Spiros: There was too much reading at the start, it was too ambitious.
John: Do you feel that the whole project is so big – do you feel like people have moved along with you or have you sort of had to drag people along. There’s a level of altruism.
Jeff: Post after post on the blog in this personal confessional mode on the blog. In a way, not as a criticism, quite neurotically.
Spiros: A lot of people can’t be bothered – I mean the blog is too much. There are a lot of things stopping access. Revisiting number is much smaller than the people who visit.
Fiona: I really enjoy the intensity - it’s the most enjoyable idea that you can put something out and people will follow it. I mean it’s going to end tomorrow, but it’s actually not, because it’s set up so many things that will actually track.
Jeff: Hopefully blog will stay alive.
Spiros: Haven’t finished.
Fiona: Seems really clear that you’ve placed the project in that way. In terms of the reading group that you’ve revisited queer writing and shows form the 90s and how that’s situated now. Something about art toys that I went and had a look at them from Monash. So that’s really great to locate that – in a way a dialogue/critique of the space and the whole broader context.

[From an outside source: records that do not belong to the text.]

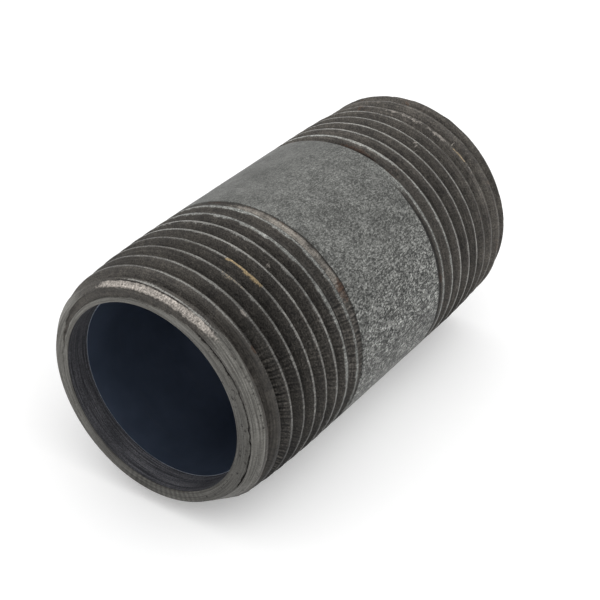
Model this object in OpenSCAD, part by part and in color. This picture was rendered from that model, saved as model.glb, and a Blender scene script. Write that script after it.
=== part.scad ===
// Barrel nipple: a short length of galvanised steel pipe with a right-hand taper pipe thread
// cut on each end. Inside the pipe and on the plain barrel the zinc coating is still there;
// the dies and the reamer have cut it away everywhere else.
// The axis runs along X, and the origin is the middle of the bore.

/* [Pipe] */
// Overall length of the nipple
nipple_length = 60; // [50:1:100]
// Outside diameter of the galvanised barrel
barrel_d = 33.7; // [33.4:0.1:34.2]
// Inside diameter of the galvanised bore
bore_d = 25.7; // [25:0.1:27.3]
// Thickness of the zinc coating
zinc_t = 0.1; // [0.06:0.01:0.15]

/* [Thread] */
// Threads per inch
threads_per_inch = 11; // [10:0.5:14]
// Major diameter of the thread at the end face
thread_d = 32.6; // [32.2:0.1:33]
// Length of pipe over which the thread grows by 1 in diameter
taper_ratio = 16; // [14:1:20]
// Threaded length of the near end (-X), with its run-out
near_thread_l = 21.4; // [18:0.1:22]
// Threaded length of the far end (+X), with its run-out
far_thread_l = 19.6; // [18:0.1:22]
// Turns over which the last grooves rise out of the barrel
runout_turns = 2; // [1:0.25:3]
// Turning angle of the near thread about the axis
near_start = 184; // [0:1:359]
// Turning angle of the far thread about the axis
far_start = 83; // [0:1:359]

/* [End faces] */
// Diameter at which the near end's bevel meets its face
near_face_d = 29.6; // [28:0.1:31.6]
// Length of the near end's bevel
near_bevel_l = 1.5; // [0.5:0.1:2.5]
// Diameter at which the far end's bevel meets its face
far_face_d = 31.2; // [28:0.1:31.6]
// Length of the far end's bevel
far_bevel_l = 0.5; // [0.5:0.1:2.5]
// Diameter of the reamed mouth at the end face
mouth_d = 26.04; // [26:0.02:27.6]
// Depth to which the mouth is reamed
ream_depth = 3.6; // [2:0.1:5]

/* [Hidden] */
inch = 25.4;
pitch = inch / threads_per_inch;
thread_height = 0.640327 * pitch;
crest_flat = pitch / 6;
root_flat = pitch / 6;
steel_r = barrel_d / 2 - zinc_t;
steel_bore_r = bore_d / 2 + zinc_t;
// How far the crests stay under the barrel, so that each thread ends at a shoulder
shoulder = 0.03;
steps_per_turn = 48;
profile_points = 4;
smooth = 96;
over = 1;

// Radius of the thread's crests and roots at a distance z from the end face
function crest_r(z) = min(thread_d / 2 + z / taper_ratio / 2, steel_r - shoulder);
function groove_part(z, thread_l) = min(1, max(0, (thread_l - z) / (runout_turns * pitch)));
function root_r(z, thread_l) =
    crest_r(z) - groove_part(z, thread_l) * (crest_r(z) - thread_d / 2 - z / taper_ratio / 2 + thread_height);

// One point of the thread's outline: the crest's two edges, then the root's two edges
function profile_z(j) = [
    -crest_flat / 2,
    crest_flat / 2,
    pitch / 2 - root_flat / 2,
    pitch / 2 + root_flat / 2
][j];
function thread_point(step, j, thread_l, start) =
    let (z = pitch * (step / steps_per_turn - 1.5) + profile_z(j))
    let (r = j < 2 ? crest_r(z) : root_r(z, thread_l))
    let (angle = start + 360 * step / steps_per_turn)
    [r * cos(angle), r * sin(angle), z];

// Two triangles for one four-sided face, given anticlockwise as seen from outside
function quad(a, b, c, d) = [[a, c, b], [a, d, c]];

// The threaded end before facing: a screw-shaped rod along +Z whose end face is at z = 0
module threaded_rod(thread_l, start) {
    steps = ceil((thread_l / pitch + 2.5) * steps_per_turn);
    last = steps - steps_per_turn;
    strip = [for (i = [0:steps]) for (j = [0:profile_points - 1]) thread_point(i, j, thread_l, start)];
    top_z = strip[len(strip) - 1][2];
    points = concat(strip, [[0, 0, -2 * pitch], [0, 0, top_z]]);
    bottom = len(strip);
    top = bottom + 1;
    flanks = [
        for (i = [0:steps - 1]) for (j = [0:profile_points - 2])
            each quad(4 * i + j, 4 * i + 4 + j, 4 * i + 5 + j, 4 * i + 1 + j)
    ];
    seams = [
        for (i = [0:last - 1])
            each quad(4 * i + 3, 4 * i + 7, 4 * (i + steps_per_turn) + 4, 4 * (i + steps_per_turn))
    ];
    bottom_edge = concat(
        [for (i = [0:steps_per_turn]) 4 * i],
        [3, 2, 1, 0]
    );
    top_edge = concat(
        [for (i = [last:steps]) 4 * i + 3],
        [4 * steps + 2, 4 * steps + 1, 4 * steps, 4 * last + 3]
    );
    bottom_fan = [for (k = [0:len(bottom_edge) - 2]) [bottom, bottom_edge[k], bottom_edge[k + 1]]];
    top_fan = [for (k = [0:len(top_edge) - 2]) [top, top_edge[k + 1], top_edge[k]]];
    polyhedron(points = points, faces = concat(flanks, seams, bottom_fan, top_fan));
}

// Everything that facing and bevelling take off the outside of an end
module facing_tool(face_r, bevel_l) {
    outer_r = steel_r + over;
    bevel_slope = bevel_l / (crest_r(bevel_l) - face_r);
    rotate_extrude($fn = smooth)
        polygon([
            [0, -3 * pitch],
            [outer_r, -3 * pitch],
            [outer_r, (outer_r - face_r) * bevel_slope],
            [face_r, 0],
            [0, 0]
        ]);
}

module threaded_end(thread_l, start, face_r, bevel_l) {
    difference() {
        threaded_rod(thread_l, start);
        facing_tool(face_r, bevel_l);
    }
}

// The bore with a reamed mouth at each end, as one solid to take away
module bore_tool() {
    half = nipple_length / 2;
    mouth_slope = (mouth_d / 2 - steel_bore_r) / ream_depth;
    rotate_extrude($fn = smooth)
        polygon([
            [0, -half - over],
            [mouth_d / 2 + over * mouth_slope, -half - over],
            [steel_bore_r, -half + ream_depth],
            [steel_bore_r, half - ream_depth],
            [mouth_d / 2 + over * mouth_slope, half + over],
            [0, half + over]
        ]);
}

module steel_pipe() {
    near_x = -nipple_length / 2;
    far_x = nipple_length / 2;
    barrel_l = nipple_length - near_thread_l - far_thread_l;
    color([0.33, 0.31, 0.3])
        difference() {
            union() {
                translate([near_x + near_thread_l, 0, 0])
                    rotate([0, 90, 0])
                        cylinder(r = steel_r, h = barrel_l, $fn = smooth);
                translate([near_x, 0, 0])
                    rotate([0, 90, 0])
                        threaded_end(near_thread_l, near_start, near_face_d / 2, near_bevel_l);
                translate([far_x, 0, 0])
                    rotate([0, -90, 0])
                        threaded_end(far_thread_l, far_start, far_face_d / 2, far_bevel_l);
            }
            rotate([0, 90, 0])
                bore_tool();
        }
}

// A thin sleeve of zinc between two stations along the axis
module zinc_sleeve(from_x, to_x, inner_r) {
    translate([from_x, 0, 0])
        rotate([0, 90, 0])
            rotate_extrude($fn = smooth)
                translate([inner_r, 0])
                    square([zinc_t, to_x - from_x]);
}

module barrel_zinc() {
    color([0.62, 0.63, 0.62])
        zinc_sleeve(-nipple_length / 2 + near_thread_l, nipple_length / 2 - far_thread_l, steel_r);
}

module bore_zinc() {
    color([0.26, 0.27, 0.31])
        zinc_sleeve(-nipple_length / 2 + ream_depth, nipple_length / 2 - ream_depth, bore_d / 2);
}

steel_pipe();
barrel_zinc();
bore_zinc();
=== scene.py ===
import math

import bpy
import numpy as np
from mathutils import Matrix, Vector


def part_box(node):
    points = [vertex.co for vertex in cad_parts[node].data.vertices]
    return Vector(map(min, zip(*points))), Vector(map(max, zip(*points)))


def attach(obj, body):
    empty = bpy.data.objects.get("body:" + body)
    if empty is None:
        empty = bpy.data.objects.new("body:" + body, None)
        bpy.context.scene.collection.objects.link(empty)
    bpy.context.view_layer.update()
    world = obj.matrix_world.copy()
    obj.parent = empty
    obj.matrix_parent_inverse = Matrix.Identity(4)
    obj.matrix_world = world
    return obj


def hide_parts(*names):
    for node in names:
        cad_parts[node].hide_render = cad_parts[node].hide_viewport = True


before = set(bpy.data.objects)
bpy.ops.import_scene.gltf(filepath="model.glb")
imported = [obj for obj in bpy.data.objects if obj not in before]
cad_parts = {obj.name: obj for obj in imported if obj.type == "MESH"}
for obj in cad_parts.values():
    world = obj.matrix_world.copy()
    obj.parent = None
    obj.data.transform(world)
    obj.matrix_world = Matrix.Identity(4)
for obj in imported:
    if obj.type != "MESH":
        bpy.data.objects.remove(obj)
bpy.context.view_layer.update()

# Lengths in the shape functions are millimetres, as on a pipe drawing, and Skin.piece() turns them
# into metres. A place on the pipe is (s, angle, r): s runs from the near end face along +X, angle
# turns about +X from straight up towards -Y, and r is the distance from the axis. Angles are radians
# in the arithmetic and degrees wherever a value is written out.
MM = 0.001

# ---------------------------------------------------------------- sizes, from the frame
steel_low, steel_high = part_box("steel_pipe")
coat_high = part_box("barrel_zinc")[1]
lining_low, lining_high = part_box("bore_zinc")

LENGTH = (steel_high.x - steel_low.x) / MM
COAT_R = coat_high.z / MM
COAT_T = 0.1  # each layer of zinc
STEEL_R = COAT_R - COAT_T
LINING_OUT_R = lining_high.z / MM
LINING_R = LINING_OUT_R - COAT_T
REAM_DEPTH = (lining_low.x - steel_low.x) / MM
REAM_TAPER = 0.07  # how much the reamed mouth's radius grows from its end to the face
MOUTH_R = LINING_OUT_R + REAM_TAPER
MIDDLE = LENGTH / 2

# where the cut steel and the zinc meet
UNDER_COAT_R = STEEL_R - 0.03  # the steel under the zinc on the barrel
COAT_IN_R = STEEL_R - 0.06  # that zinc's own underside, in the steel, so that no gap shows
LINING_SUNK_R = LINING_OUT_R + 0.03  # the bore's zinc is sunk in the steel in the same way
COAT_LAP, LINING_LAP = 0.7, 0.4  # how far the cut steel runs on under each layer of zinc

# the end faces
NEAR_FACE_R, FAR_FACE_R = 14.72, 15.62  # where each face turns into its bevel
FACE_IN_R = MOUTH_R + 0.03  # where the flat of each face starts
LIP = 0.07  # depth of the rounded edge between a face and its reamed mouth

# the R 1 taper thread: 11 to the inch, 55 degree flanks, 1 in 16 on the diameter
PITCH = 25.4 / 11
THREAD_HEIGHT = 0.640327 * PITCH
FLANK_SLOPE = 1 / math.tan(math.radians(27.5))
NEAR_CREST_R, FAR_CREST_R = 16.42, 16.5  # at the end faces, a little over the standard's 16.3
TAPER = 1 / 32
FLAT_HALF = PITCH / 12
LEAD_SLOPE = 0.36  # the cone that the die's lead teeth leave in the last grooves
NEAR_REACH, FAR_REACH = 21.72, 19.5  # how far from each face those teeth have cut

# row places across one pitch, from a crest, closest together where the profile turns
ROWS = np.array([0, 0.05, 0.083, 0.12, 0.20, 0.30, 0.41, 0.50, 0.59, 0.72, 0.84, 0.917])


# ---------------------------------------------------------------- smooth numbers
def smooth(low, high, x):
    """0 below low, 1 above high, and a smooth step between."""
    t = np.clip((x - low) / (high - low), 0, 1)
    return t * t * (3 - 2 * t)


def soft_min(a, b, k):
    """The smaller of a and b, rounded over about k where they cross."""
    return -k * np.logaddexp(-a / k, -b / k)


def soft_max(a, b, k):
    """The larger of a and b, rounded over about k where they cross."""
    return k * np.logaddexp(a / k, b / k)


def turned(angle, centre):
    """Degrees from centre, from -180 to 180."""
    return (np.degrees(angle) - centre + 180) % 360 - 180


def angle_turns(angle):
    """The angle in turns, from -0.25 to 0.75, so the side facing -Y has no jump in it."""
    return (np.degrees(angle) + 90) % 360 / 360 - 0.25


def between(angle, low, high, soft):
    """1 between low and high degrees and 0 outside, fading over soft degrees at each of them."""
    away = np.abs(turned(angle, (low + high) / 2))
    half = (high - low) / 2
    return 1 - smooth(half - soft / 2, half + soft / 2, away)


def line_at(away, half):
    """1 on a line, fading evenly on both sides of it."""
    return np.exp(-(away / half) ** 2)


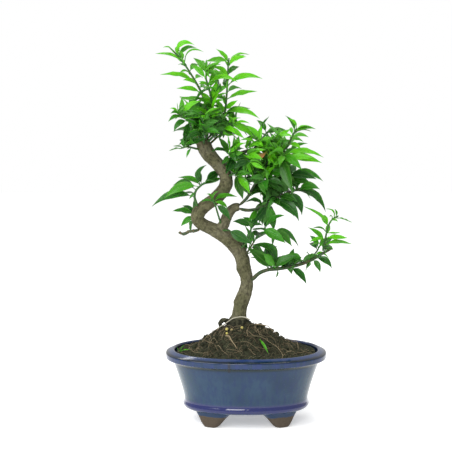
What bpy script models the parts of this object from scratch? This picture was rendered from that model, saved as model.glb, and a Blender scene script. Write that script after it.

Spiros: In the blog I’m always aware of precedents and things that have happened in the space or in my thinking. I’ve been conscious that I want to write about the teahouse in the front room. Talk about Bianca Hester having dinner with a lot of people e for a show called fame. Something Serepentine. All these shows that I want to talk about.
Jeff: Something about tangential - other directions.
Spiros: Want to continue that for the next month or so.
Jeff: Maybe we should wrap up. Drinks or dinner?
Postscript: Reading through this transcript I realise there are few comments that have not been recorded. The lovely Jon was typing furiously but sometimes there would be competing and overlapping voices. Charlotte commented at some stage that the colours and the abstract nature of the work could be representative of other political positions...replacing the Midsumma catalogue for one relating to black empowerment...Something about the curtain whiting things out... The pendulum swinging the other way... Fiona and Charlotte also discussed the threshold of the space and its bodily connotations. I guess the detail of these comments have been lost. Will discuss with Fiona when she comes back from overseas.